---- Material provided

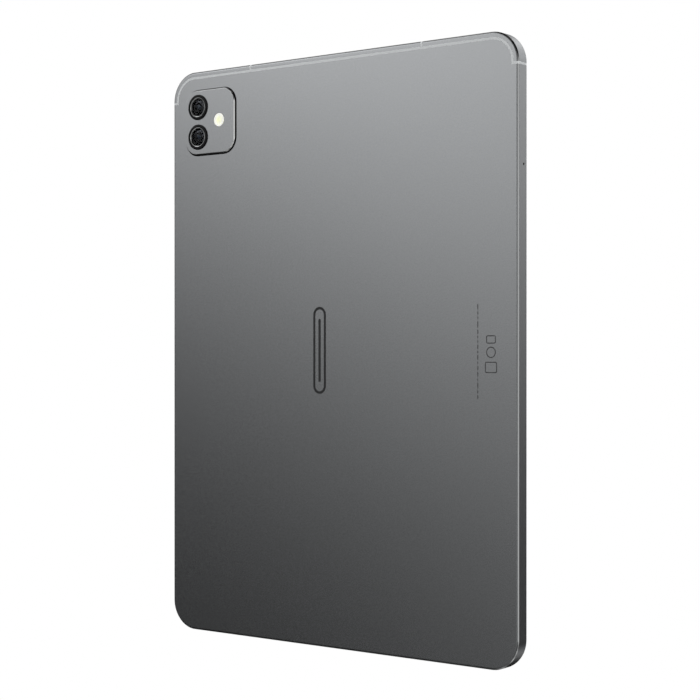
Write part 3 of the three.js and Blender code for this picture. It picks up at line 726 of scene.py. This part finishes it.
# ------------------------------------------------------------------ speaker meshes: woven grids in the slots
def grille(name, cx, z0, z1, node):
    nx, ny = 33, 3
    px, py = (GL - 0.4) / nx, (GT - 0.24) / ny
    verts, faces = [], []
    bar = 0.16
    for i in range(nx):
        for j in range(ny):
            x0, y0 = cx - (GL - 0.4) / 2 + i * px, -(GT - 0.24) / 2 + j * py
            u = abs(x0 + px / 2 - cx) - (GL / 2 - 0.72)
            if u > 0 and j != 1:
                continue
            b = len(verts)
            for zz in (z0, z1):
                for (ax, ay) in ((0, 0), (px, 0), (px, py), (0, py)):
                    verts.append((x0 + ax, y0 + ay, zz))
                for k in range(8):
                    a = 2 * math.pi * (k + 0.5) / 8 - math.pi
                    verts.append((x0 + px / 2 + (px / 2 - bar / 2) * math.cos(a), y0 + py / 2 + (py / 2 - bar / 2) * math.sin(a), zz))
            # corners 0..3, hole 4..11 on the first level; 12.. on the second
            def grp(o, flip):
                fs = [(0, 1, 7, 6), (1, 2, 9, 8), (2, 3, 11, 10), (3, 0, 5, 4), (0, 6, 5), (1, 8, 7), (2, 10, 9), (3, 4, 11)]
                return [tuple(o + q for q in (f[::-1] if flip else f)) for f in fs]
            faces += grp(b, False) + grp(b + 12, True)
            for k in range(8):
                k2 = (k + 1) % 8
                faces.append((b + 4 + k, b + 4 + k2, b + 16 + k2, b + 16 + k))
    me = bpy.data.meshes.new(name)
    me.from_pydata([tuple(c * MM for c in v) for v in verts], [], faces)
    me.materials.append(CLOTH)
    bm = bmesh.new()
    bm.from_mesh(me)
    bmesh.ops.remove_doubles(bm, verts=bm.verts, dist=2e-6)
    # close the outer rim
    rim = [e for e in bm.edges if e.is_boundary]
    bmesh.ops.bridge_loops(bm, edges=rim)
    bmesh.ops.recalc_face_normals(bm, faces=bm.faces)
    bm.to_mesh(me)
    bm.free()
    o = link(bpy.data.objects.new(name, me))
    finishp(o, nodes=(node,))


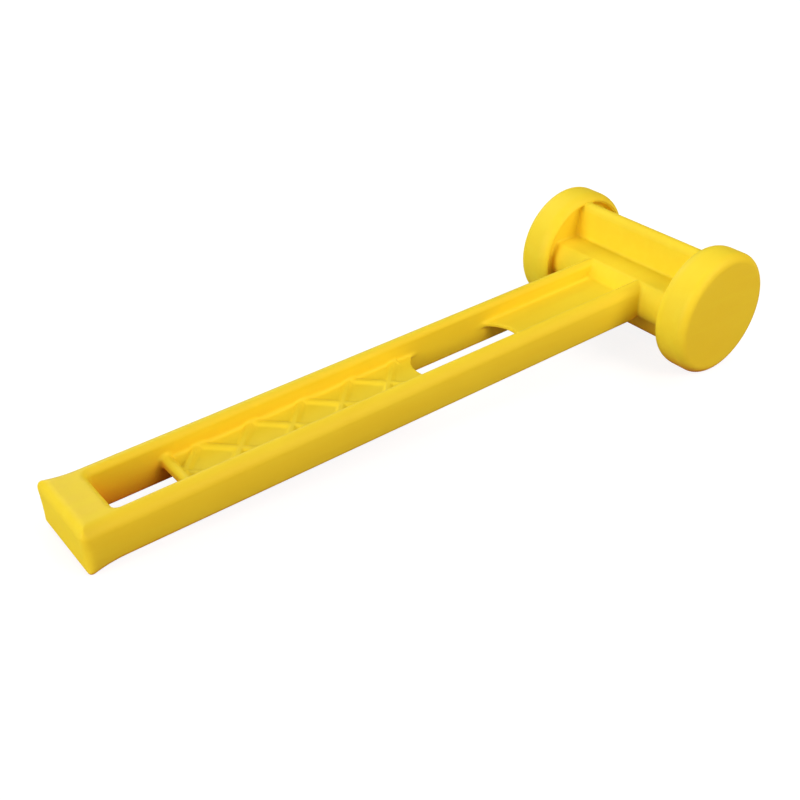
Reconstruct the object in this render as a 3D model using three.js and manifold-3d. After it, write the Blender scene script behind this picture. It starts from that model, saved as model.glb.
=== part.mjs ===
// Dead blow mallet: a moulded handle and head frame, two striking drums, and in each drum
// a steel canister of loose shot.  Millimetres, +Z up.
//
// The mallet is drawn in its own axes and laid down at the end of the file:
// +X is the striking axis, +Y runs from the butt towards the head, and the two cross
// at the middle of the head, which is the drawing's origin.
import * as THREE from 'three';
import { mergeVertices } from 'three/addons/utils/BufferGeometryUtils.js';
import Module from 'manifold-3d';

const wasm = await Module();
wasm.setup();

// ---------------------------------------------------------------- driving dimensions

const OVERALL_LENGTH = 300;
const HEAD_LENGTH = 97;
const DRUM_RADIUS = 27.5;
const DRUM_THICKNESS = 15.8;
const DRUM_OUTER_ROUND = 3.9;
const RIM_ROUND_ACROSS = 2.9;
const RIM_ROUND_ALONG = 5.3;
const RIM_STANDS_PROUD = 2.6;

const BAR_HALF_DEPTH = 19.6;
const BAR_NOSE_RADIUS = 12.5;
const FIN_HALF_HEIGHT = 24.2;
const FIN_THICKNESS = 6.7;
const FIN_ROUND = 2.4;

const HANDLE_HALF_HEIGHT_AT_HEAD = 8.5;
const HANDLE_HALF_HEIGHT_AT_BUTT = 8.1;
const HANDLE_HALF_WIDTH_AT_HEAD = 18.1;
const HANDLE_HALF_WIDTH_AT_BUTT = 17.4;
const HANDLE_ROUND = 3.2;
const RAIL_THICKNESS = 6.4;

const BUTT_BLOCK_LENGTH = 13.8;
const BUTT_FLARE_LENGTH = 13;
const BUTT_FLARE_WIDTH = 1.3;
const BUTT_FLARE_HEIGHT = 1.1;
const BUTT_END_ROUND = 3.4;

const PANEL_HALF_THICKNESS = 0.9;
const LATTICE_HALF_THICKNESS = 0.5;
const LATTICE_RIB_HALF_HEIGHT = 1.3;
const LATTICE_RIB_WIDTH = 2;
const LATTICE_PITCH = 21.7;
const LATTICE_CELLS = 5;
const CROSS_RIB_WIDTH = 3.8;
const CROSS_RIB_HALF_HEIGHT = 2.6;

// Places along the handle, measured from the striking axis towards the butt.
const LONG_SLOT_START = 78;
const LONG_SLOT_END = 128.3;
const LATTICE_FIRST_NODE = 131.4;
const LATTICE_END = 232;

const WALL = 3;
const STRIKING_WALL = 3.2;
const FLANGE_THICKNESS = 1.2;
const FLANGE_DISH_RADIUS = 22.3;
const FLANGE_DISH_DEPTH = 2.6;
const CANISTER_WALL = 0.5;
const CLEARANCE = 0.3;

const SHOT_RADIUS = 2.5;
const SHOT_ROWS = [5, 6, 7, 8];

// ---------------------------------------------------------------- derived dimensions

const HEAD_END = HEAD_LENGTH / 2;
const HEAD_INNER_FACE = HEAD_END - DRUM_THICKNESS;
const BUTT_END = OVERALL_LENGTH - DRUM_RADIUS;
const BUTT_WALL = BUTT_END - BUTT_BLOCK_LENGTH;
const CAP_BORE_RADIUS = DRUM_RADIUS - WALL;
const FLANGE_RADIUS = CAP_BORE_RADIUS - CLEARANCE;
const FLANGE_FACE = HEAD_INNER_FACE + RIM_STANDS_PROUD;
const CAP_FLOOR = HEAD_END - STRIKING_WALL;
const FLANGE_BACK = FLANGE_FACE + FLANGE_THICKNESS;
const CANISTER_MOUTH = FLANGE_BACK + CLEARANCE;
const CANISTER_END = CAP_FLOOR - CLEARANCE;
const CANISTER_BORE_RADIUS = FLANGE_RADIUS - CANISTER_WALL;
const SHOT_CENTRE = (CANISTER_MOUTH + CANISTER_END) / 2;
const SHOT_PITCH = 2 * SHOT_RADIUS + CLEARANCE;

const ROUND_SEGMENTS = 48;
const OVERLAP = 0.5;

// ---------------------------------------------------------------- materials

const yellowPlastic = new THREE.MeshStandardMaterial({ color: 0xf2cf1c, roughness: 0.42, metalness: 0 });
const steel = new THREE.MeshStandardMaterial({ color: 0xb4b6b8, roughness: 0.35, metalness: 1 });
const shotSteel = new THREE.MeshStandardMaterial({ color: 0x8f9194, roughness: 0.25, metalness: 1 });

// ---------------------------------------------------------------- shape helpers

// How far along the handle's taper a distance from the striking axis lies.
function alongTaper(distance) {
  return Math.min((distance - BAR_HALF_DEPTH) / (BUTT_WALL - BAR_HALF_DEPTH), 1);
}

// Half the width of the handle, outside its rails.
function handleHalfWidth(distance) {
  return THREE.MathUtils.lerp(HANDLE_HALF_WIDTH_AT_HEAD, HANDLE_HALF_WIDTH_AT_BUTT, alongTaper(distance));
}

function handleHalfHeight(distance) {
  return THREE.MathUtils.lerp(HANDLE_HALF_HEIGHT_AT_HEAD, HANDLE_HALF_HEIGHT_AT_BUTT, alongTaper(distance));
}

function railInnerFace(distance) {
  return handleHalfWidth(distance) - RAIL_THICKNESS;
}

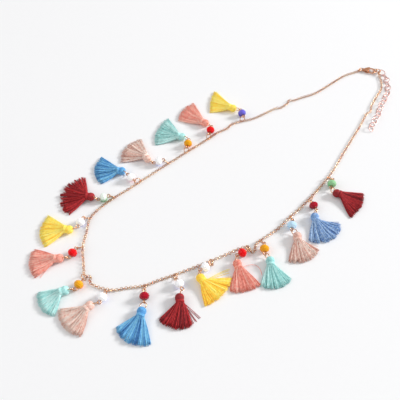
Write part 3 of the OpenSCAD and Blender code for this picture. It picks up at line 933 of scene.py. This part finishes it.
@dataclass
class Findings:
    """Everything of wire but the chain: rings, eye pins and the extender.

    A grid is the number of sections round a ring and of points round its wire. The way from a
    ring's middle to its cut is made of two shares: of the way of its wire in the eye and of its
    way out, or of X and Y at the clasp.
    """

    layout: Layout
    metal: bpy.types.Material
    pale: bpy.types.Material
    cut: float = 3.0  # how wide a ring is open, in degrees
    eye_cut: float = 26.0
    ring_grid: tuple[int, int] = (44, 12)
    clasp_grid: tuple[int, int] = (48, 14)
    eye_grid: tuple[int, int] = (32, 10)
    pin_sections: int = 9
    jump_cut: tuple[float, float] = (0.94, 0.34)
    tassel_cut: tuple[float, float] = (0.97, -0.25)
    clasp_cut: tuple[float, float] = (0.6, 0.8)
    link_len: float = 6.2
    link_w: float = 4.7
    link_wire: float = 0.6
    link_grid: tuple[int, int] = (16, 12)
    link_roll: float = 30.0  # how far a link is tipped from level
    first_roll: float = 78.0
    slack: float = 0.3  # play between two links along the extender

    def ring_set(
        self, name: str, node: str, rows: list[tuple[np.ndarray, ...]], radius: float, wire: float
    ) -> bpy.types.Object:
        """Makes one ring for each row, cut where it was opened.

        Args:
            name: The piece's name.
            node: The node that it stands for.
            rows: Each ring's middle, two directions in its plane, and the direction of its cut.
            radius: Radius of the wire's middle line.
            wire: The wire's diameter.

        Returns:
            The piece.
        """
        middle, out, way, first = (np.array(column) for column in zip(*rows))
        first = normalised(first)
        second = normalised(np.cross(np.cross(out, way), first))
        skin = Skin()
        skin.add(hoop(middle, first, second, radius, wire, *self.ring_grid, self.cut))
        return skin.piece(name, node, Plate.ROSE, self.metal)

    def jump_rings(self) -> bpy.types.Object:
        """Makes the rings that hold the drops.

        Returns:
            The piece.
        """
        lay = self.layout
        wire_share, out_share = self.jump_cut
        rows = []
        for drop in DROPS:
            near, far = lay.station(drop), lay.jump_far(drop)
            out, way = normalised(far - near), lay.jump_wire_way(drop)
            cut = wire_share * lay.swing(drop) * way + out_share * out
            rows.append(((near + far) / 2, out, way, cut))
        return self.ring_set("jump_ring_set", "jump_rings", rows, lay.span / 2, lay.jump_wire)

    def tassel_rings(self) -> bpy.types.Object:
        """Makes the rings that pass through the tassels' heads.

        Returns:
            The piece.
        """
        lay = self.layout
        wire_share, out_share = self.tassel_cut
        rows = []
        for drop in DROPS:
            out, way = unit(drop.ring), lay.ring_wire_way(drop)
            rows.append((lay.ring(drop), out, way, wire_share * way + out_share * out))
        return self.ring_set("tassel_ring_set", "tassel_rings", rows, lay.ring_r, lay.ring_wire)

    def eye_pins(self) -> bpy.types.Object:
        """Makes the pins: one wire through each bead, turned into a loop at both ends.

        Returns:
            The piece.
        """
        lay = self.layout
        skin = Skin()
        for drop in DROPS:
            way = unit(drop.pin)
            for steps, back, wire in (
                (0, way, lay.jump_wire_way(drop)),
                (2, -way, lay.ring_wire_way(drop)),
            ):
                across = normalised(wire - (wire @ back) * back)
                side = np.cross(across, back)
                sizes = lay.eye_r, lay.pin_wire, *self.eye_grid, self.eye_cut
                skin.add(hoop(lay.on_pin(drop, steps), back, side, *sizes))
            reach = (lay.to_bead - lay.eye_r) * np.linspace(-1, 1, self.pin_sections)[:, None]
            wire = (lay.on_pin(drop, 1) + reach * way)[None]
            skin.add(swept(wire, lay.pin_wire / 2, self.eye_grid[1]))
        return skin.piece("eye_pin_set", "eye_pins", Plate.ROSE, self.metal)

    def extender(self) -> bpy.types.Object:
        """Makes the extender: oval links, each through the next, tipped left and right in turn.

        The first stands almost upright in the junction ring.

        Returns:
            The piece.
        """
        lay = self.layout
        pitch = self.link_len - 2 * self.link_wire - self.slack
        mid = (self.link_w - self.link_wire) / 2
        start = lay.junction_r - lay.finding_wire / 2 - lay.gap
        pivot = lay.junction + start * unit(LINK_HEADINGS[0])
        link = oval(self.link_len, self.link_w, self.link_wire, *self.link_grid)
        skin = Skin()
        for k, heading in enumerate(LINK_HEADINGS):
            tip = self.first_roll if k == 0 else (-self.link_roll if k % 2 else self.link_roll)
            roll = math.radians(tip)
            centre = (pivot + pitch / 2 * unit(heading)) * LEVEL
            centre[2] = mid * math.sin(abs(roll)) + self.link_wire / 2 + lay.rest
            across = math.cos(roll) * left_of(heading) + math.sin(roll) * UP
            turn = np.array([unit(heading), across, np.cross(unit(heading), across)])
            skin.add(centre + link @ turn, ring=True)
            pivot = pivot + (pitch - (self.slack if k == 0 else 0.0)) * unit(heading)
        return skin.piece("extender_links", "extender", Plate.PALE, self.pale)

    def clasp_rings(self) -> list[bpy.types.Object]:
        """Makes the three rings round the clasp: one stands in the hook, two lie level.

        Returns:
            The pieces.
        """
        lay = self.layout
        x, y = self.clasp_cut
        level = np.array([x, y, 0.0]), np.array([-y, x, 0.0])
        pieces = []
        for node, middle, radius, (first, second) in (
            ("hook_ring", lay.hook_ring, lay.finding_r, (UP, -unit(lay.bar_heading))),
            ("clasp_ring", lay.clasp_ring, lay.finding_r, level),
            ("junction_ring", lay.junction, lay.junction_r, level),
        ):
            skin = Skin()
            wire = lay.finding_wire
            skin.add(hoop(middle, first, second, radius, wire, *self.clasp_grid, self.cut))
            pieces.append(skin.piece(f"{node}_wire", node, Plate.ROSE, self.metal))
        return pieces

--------

=== Directions for this task ===
Out of the data above, set down the lines from the one with "Write part 3 of the OpenSCAD" to the one with "and the extender.", both included, exactly as written and with no additions.

=== Answer to this exercise ===
Write part 3 of the OpenSCAD and Blender code for this picture. It picks up at line 933 of scene.py. This part finishes it.
@dataclass
class Findings:
    """Everything of wire but the chain: rings, eye pins and the extender.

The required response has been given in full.